Até pelo fato de uma pessoa com melhor renda tender a ter vida mais longa e gozar mais da Previdência, quem ganha menos deveria pagar bem menos contribuição ou, a depender da renda, ser até isento, como acontece em muitos países, e deveria receber benefícios melhores quando estivesse aposentado; mas isso apenas numa idade em que a capacidade produtiva seja realmente bem diminuta.

Essa é a função redistributiva da Previdência. Não é garantir que as pessoas parem de trabalhar cedo e passem décadas sem produzir e sem gerar tributos, ao mesmo tempo em que o Estado precisa lhes custear ao menos um salário mínimo, ou que recebam do Estado enquanto continuam trabalhando.

6 – O problema da Previdência é a dívida das grandes empresas.

Essa afirmação faz sentido apenas parcialmente. As contribuições que financiam a Previdência são tributárias e, como todos os tributos, a administração fiscal é ineficiente ao cobrá-las por problemas históricos seus, por um processo tributário mal desenhado e por conta do Judiciário muitíssimo lento.

Não é simplesmente uma maldade do governo, como muitos colocam. Por outro lado, os incentivos fiscais poderiam, em sua maioria, ser extintos, acabando com essa renúncia de receita. 

7 – A desigualdade nas expectativas de vida não permite o aumento do limite de idade para aposentadoria.

O dado da expectativa de vida serve para perceber que mais gente irá se aposentar e passará mais tempo recebendo dinheiro do Estado. É importante para, juntamente com dados de natalidade, permitir estimativas de quanto se irá gastar com benefícios previdenciários.

Quanto à discussão acerca da desigualdade no limite de idade, a expectativa de vida baixa de alguns municípios brasileiros decorre da alta mortalidade, não propriamente do fato de as pessoas, ao chegarem à velhice, viverem muito menos do que em outros lugares.

Fatores como mortalidade infantil, falta de saneamento básico, violência e outros levam a mortes mais cedo, o que precisa ser combatido urgentemente por políticas específicas, e não tem relação direta com a Previdência.

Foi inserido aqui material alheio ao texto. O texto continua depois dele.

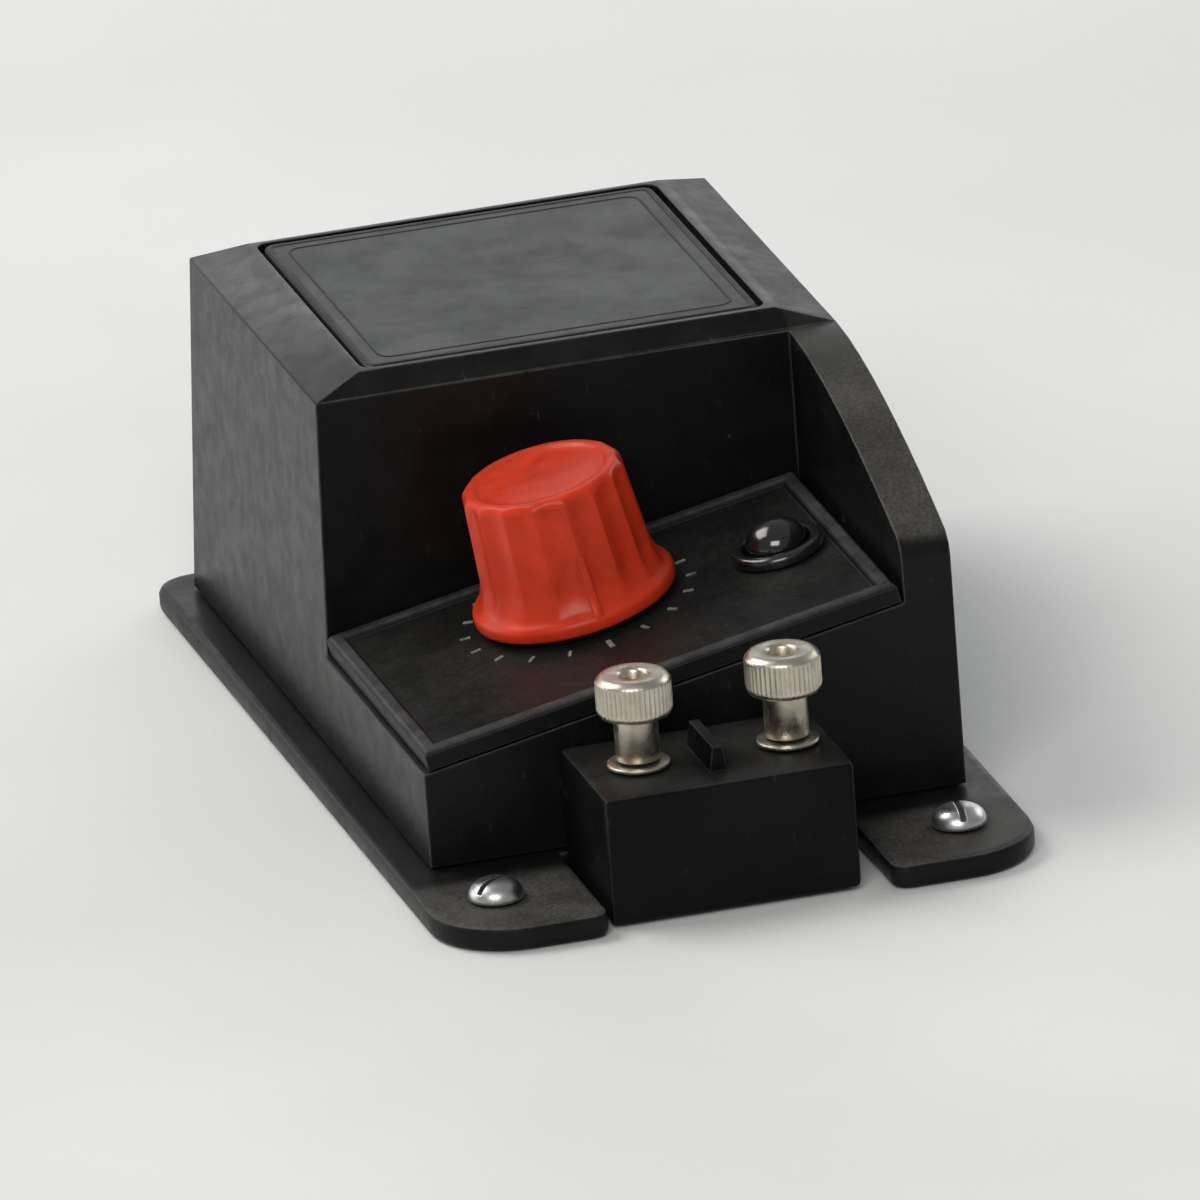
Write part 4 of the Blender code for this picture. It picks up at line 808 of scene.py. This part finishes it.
def build_stud(side, place):
    """Hexagon head below, then a rod with an M3 thread up to a domed end."""
    count = STUD_COUNT
    start, end = THREAD_LOW, THREAD_TOP
    rings = []
    for z, grow in ((3.8, 0.9), (3.95, 1.0), (5.65, 1.0), (5.8, 0.95)):
        points = []
        for i in range(count):
            a = TURN * i / count
            reach = grow * HEX_FLAT / math.cos((a % (TURN / 6)) - TURN / 12)
            points.append((reach * math.cos(a), reach * math.sin(a), z))
        rings.append(points)
    rings.append(ring(1.46, 5.8, count))
    rings.append(ring(1.46, start - 0.2, count))
    steps = int((end - start) / THREAD_PITCH * 6)
    for i in range(steps + 1):
        z = start + (end - start) * i / steps
        fade = min(1.0, (z - start) / 0.5, (end - z) / 0.4 + 0.15)

        def groove(angle, z=z, fade=fade):
            t = (z / THREAD_PITCH - angle / TURN) % 1.0
            return fade * THREAD_DEPTH * abs(2.0 * t - 1.0)
        rings.append(ring(THREAD_R, z, count, groove))
    rings += [ring(r, z, count) for r, z in ((1.36, 26.45), (1.15, 26.66), (0.7, 26.78),
                                             (0.15, 26.8))]
    stud = rings_mesh(f"terminal_stud_{side}_threaded", rings, place)
    smooth(stud, 55.0)
    dress(stud, "brass", "case", f"terminal_stud_{side}")


def build_terminals():
    """A stud, a washer and a thumb nut on each side of the block."""
    for side in ("left", "right"):
        spot = middle(f"terminal_nut_{side}")
        place = Matrix.Translation((spot.x, spot.y, 0.0))
        build_nut(side, place)
        build_washer(side, place)
        build_stud(side, place)


# ---------------------------------------------------------------- screws

# Head radius, head height, shank radius, shank length, and whether the head is up.
FIXING = (3.3, 2.3, 1.75, 3.0, True)
CASE = (2.8, 1.7, 1.05, 10.0, False)
SCREWS = {
    "fixing_screw_left": FIXING,
    "fixing_screw_right": FIXING,
    "case_screw_front_left": CASE,
    "case_screw_front_right": CASE,
    "case_screw_rear_left": CASE,
    "case_screw_rear_right": CASE,
}
SCREW_PITCH = 0.9
SCREW_COUNT = 64
RIM_H = 0.16           # straight part of the head's edge
SLOT_HALF = 0.36
FIRST_TURN, NEXT_TURN = 0.6, 0.9   # the slots stand at different angles, in radians


def build_screw(node, head_r, head_h, shank_r, length, up, turn):
    """Domed slotted head on a threaded shank, set where the CAD screw is."""
    low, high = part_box(node)
    spot = (low + high) / 2.0
    seat = high.z - head_h * MM if up else low.z + head_h * MM
    place = Matrix.Translation((spot.x, spot.y, seat))
    if not up:
        place = place @ Matrix.Rotation(math.pi, 4, "X")
    count = SCREW_COUNT
    rings = [ring(0.12, -length, count), ring(shank_r * 0.72, -length, count)]
    steps = max(6, int(length / SCREW_PITCH * 8))
    for i in range(1, steps):
        z = -length + (length - 0.25) * i / steps

        def groove(angle, z=z):
            t = (z / SCREW_PITCH - angle / TURN) % 1.0
            return shank_r * 0.24 * abs(2.0 * t - 1.0) ** 1.5
        rings.append(ring(shank_r, z, count, groove))
    rings += [ring(shank_r, -0.02, count), ring(head_r - 0.12, 0.0, count),
              ring(head_r - 0.03, 0.05, count), ring(head_r, RIM_H, count)]
    rise = head_h - RIM_H
    for i in range(1, 13):
        a = math.radians(90.0 * i / 13)
        rings.append(ring(head_r * math.cos(a) ** 0.72, RIM_H + rise * math.sin(a), count))
    rings.append(ring(0.12, head_h, count))
    screw = rings_mesh(f"{node}_slotted", rings, place)
    way = place @ Matrix.Rotation(turn, 4, "Z")
    past = head_r + 1.0
    slot = block("slot", (-past, -SLOT_HALF, head_h * 0.5),
                 (past, SLOT_HALF, head_h + 1.0), way)
    carve(screw, slot)
    smooth(screw, 40.0)
    dress(screw, "zinc", "case", node)


def build_screws():
    for i, (node, size) in enumerate(SCREWS.items()):
        build_screw(node, *size, FIRST_TURN + NEXT_TURN * i)


# --------------------------------------------------- grommet and markings

# The back wall's outer face, which leans in from its foot to the rim.
WALL_FOOT_Y, WALL_FOOT_Z = 62.5, 3.3
WALL_RIM_Y, WALL_RIM_Z = 57.0, 46.3
WALL_T = 2.4
INLET_Z = 18.5


def build_grommet():
    """Rubber grommet whose groove holds the back wall, square to that leaning wall."""
    spot = middle("cord_grommet")
    lean = math.atan((WALL_FOOT_Y - WALL_RIM_Y) / (WALL_RIM_Z - WALL_FOOT_Z))
    y = WALL_FOOT_Y - (INLET_Z - WALL_FOOT_Z) * math.tan(lean) - WALL_T / 2.0
    place = Matrix.Translation((spot.x, y * MM, INLET_Z * MM))
    place = place @ Matrix.Rotation(-math.pi / 2 + lean, 4, "X")
    rim = [(3.5, -2.4), (3.65, -2.58), (5.3, -2.6), (5.7, -2.5), (5.97, -2.2), (6.0, -1.9),
           (6.0, -1.32), (4.5, -1.32), (4.5, 1.32), (6.0, 1.32), (6.0, 2.0), (5.9, 2.3),
           (5.6, 2.62), (5.1, 2.85), (4.4, 2.9), (3.9, 2.88), (3.6, 2.7), (3.5, 2.4)]
    grommet = lathe("cord_grommet_ring", rim, place)
    smooth(grommet, 30.0)
    dress(grommet, "rubber", "case", "cord_grommet")


# The dial's ticks, 20 degrees apart; heights are from the panel's top face.
TICK_STEP = 20.0
TICK_R = 13.1
TICK_LOW = -0.75
TICK_MINOR = (14.4, 0.22)   # outer radius, half width
TICK_MAJOR = (15.3, 0.32)
TICK_TRIM = 0.07            # how far the raised top is drawn in
KEY_LOW, KEY_TOP = -0.02, 0.05   # the label's lines, from its top face


def build_scale():
    """Tick marks on the panel round the knob, longer at off and at both ends."""
    verts = []
    faces = []

    def tick(deg, r0, r1, half):
        a = math.radians(deg - 90.0)
        ux, uy = math.cos(a), math.sin(a)
        base = len(verts)
        for rise, trim in ((0.0, 0.0), (0.15, 0.0), (0.22, TICK_TRIM)):
            for r, s in ((r0 + trim, -1), (r1 - trim, -1), (r1 - trim, 1), (r0 + trim, 1)):
                w = (half - trim) * s
                verts.append((r * ux - w * uy, r * uy + w * ux, TICK_LOW + rise))
        for row in (0, 4):
            for j in range(4):
                k = (j + 1) % 4
                b = base + row
                faces.append((b + j, b + k, b + 4 + k, b + 4 + j))
        faces.append((base + 3, base + 2, base + 1, base))
        faces.append((base + 8, base + 9, base + 10, base + 11))

    for i in range(-7, 8):
        outer, half = TICK_MAJOR if i in (-7, 0, 7) else TICK_MINOR
        tick(i * TICK_STEP, TICK_R, outer, half)
    placed = [KNOB_FRAME @ (Vector(v) * MM) for v in verts]
    scale = new_mesh("speed_scale_ticks", placed, faces)
    smooth(scale, 30.0)
    dress(scale, "label_grey", "case")
    scale.data.materials[0] = MATERIALS["tick_paint"]


def build_label_border():
    """Painted groove shade along the label plate's edge, and a thin keyline inside it."""
    low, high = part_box("label_plate")
    top = high.z / MM
    verts = []
    faces = []

    def keyline(inset, radius, width):
        x0, y0 = low.x / MM + inset, low.y / MM + inset
        x1, y1 = high.x / MM - inset, high.y / MM - inset
        base = len(verts)
        outer = []
        inner = []
        corners = ((x1 - radius, y1 - radius, 0), (x0 + radius, y1 - radius, 90),
                   (x0 + radius, y0 + radius, 180), (x1 - radius, y0 + radius, 270))
        for mx, my, start in corners:
            for step in range(7):
                a = math.radians(start + 15.0 * step)
                outer.append((mx + radius * math.cos(a), my + radius * math.sin(a)))
                inner.append((mx + (radius - width) * math.cos(a),
                              my + (radius - width) * math.sin(a)))
        count = len(outer)
        for points, rise in ((outer, KEY_LOW), (outer, KEY_TOP), (inner, KEY_TOP),
                             (inner, KEY_LOW)):
            verts.extend((x, y, top + rise) for x, y in points)
        for row in range(4):
            a = base + row * count
            b = base + (row + 1) % 4 * count
            for j in range(count):
                k = (j + 1) % count
                faces.append((a + j, a + k, b + k, b + j))

    # The outer band is painted shade that widens the dark groove round the plate; the inner one is
    # a printed keyline.
    keyline(0.1, 1.4, 0.75)
    keyline(2.2, 1.8, 0.35)
    placed = [Vector(v) * MM for v in verts]
    border = new_mesh("label_plate_edge_shade_and_keyline", placed, faces)
    smooth(border, 30.0)
    dress(border, "black_block", "case")


# ------------------------------------------------------ floor and lights

# In metres.
FLOOR_HALF = 3.0
FLOOR_STEPS = 24
FLOOR_Z = -0.0002
FLOOR_DARKER = (0.70, 0.70, 0.69)
FLOOR_LIGHTER = (0.76, 0.76, 0.75)
LIGHT_AIM = Vector((0.0, 0.0, 0.02))
LIGHTS = (   # name, place, size, watts, colour
    ("key", (-0.75, 0.50, 1.05), (0.9, 0.7), 11.0, (1.0, 0.98, 0.95)),
    ("side", (-1.3, 0.9, 0.40), (1.2, 0.7), 5.0, (0.96, 0.98, 1.0)),
    ("back", (0.45, 1.6, 0.50), (1.8, 0.8), 5.5, (0.97, 0.98, 1.0)),
    ("right", (1.1, 0.55, 0.55), (0.8, 0.6), 3.0, (0.97, 0.98, 1.0)),
    ("fill", (-0.5, -1.25, 0.90), (0.8, 0.6), 12.0, (1.0, 0.97, 0.94)),
)
WORLD_COLOUR = (0.93, 0.96, 1.0, 1.0)
WORLD_STRENGTH = 0.30


def build_floor():
    """A wide plain floor with a faint unevenness in its sheen."""
    steps = FLOOR_STEPS
    verts = []
    faces = []
    for j in range(steps + 1):
        for i in range(steps + 1):
            x = FLOOR_HALF * (2.0 * i / steps - 1.0)
            y = FLOOR_HALF * (2.0 * j / steps - 1.0)
            verts.append((x, y, FLOOR_Z))
    for j in range(steps):
        for i in range(steps):
            a = j * (steps + 1) + i
            faces.append((a, a + 1, a + steps + 2, a + steps + 1))
    floor = new_mesh("studio_floor", verts, faces)
    g = Graph("studio_floor_pale")
    cloud = g.noise(120.0, 3.0, 0.5)
    colour = g.blend(g.span(cloud, 0.3, 0.7), FLOOR_DARKER, FLOOR_LIGHTER)
    normal = g.relief(g.noise(2.0, 3.0, 0.5), 0.05, g.geometry.outputs["Normal"])
    g.finish(colour, g.span(cloud, 0.3, 0.7, 0.55, 0.65), normal, Specular_IOR_Level=0.25)
    floor.data.materials.append(g.material)


def add_area(name, spot, size, power, colour):
    """A soft rectangular light that faces the controller."""
    light = bpy.data.lights.new(name, "AREA")
    light.shape = "RECTANGLE"
    light.size, light.size_y = size
    light.energy = power
    light.color = colour
    made = bpy.data.objects.new(name, light)
    made.location = spot
    made.rotation_euler = (LIGHT_AIM - Vector(spot)).to_track_quat("-Z", "Y").to_euler()
    bpy.context.scene.collection.objects.link(made)


def build_lights():
    """Soft lights round the controller, and an even sky."""
    world = bpy.data.worlds.new("studio")
    bpy.context.scene.world = world
    world.use_nodes = True
    sky = world.node_tree.nodes["Background"]
    sky.inputs["Color"].default_value = WORLD_COLOUR
    sky.inputs["Strength"].default_value = WORLD_STRENGTH
    for light in LIGHTS:
        add_area(*light)


# ---------------------------------------------------------------- camera

# In metres and degrees: the photograph's own direction, distance and tilt.
CAMERA_SIDE = Vector((-0.230, -0.917, 0.335))
CAMERA_FAR = 3.87
CAMERA_ROLL = 4.2
CAMERA_SPAN = 0.141   # width of the view at the controller
CAMERA_AIM = Vector((0.0, -0.006, 0.0185))
SENSOR = 36.0         # mm


def build_camera():
    """A long lens that sees the controller from the photograph's side."""
    away = CAMERA_SIDE.normalized()
    data = bpy.data.cameras.new("photo_view")
    data.sensor_fit = "HORIZONTAL"
    data.sensor_width = SENSOR
    data.lens = SENSOR * CAMERA_FAR / CAMERA_SPAN
    data.clip_start = 0.05
    data.clip_end = 30.0
    made = bpy.data.objects.new("photo_view", data)
    turned = (-away).to_track_quat("-Z", "Y").to_matrix()
    roll = Matrix.Rotation(math.radians(-CAMERA_ROLL), 3, "Z")
    spot = Matrix.Translation(CAMERA_AIM + away * CAMERA_FAR)
    made.matrix_world = spot @ (turned @ roll).to_4x4()
    bpy.context.scene.collection.objects.link(made)
    bpy.context.scene.camera = made


# -------------------------------------------------------------- assembly

build_camera()
for cad_node in frame["nodes"].values():
    dress_node(cad_node)
build_knob()
build_reset()
build_spring()
build_terminals()
build_screws()
build_grommet()
build_scale()
build_label_border()
build_floor()
build_lights()
bpy.context.scene.view_settings.view_transform = "Standard"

Para efeito de fixação do limite de idade de aposentadoria, é preciso olhar para a sobrevida das pessoas ao atingirem a idade proposta, ou seja, 65 anos. Nesse caso, percebe-se que as diferenças ao longo do País não são tão diferentes, conforme dados do IBGE

8 – A reforma é urgente e precisa começar a valer ainda este ano.

O déficit é crescente e sua trajetória é muito preocupante, mas não se pode fazer mudanças drásticas sem um período de adaptação das expectativas das pessoas e dos próprios governos, salvo no caso de aberrações, como privilégios injustificáveis de políticos, juízes, promotores e militares. O ideal é que grandes mudanças previdenciárias sejam realizadas 15 ou 20 anos antes.

Um dos focos dos críticos da proposta do governo Temer deveria ser postergar os efeitos e suavizá-los ao longo do tempo, permitindo que medidas fossem tomadas para reduzir as desigualdades entre regiões e que as pessoas soubessem, bem de antemão, quando iriam se aposentar e com qual valor.

A regra de transição da proposta prejudicará imediatamente pessoas que poderiam se aposentar já em 2018 ou 2019, sendo o corte de 45 anos para mulher e 50 anos para homens um mecanismo ruim, pois prejudicará muito, por exemplo, homens com 49 anos e alguns meses que estavam prestes a se aposentar, o que não é incomum hoje.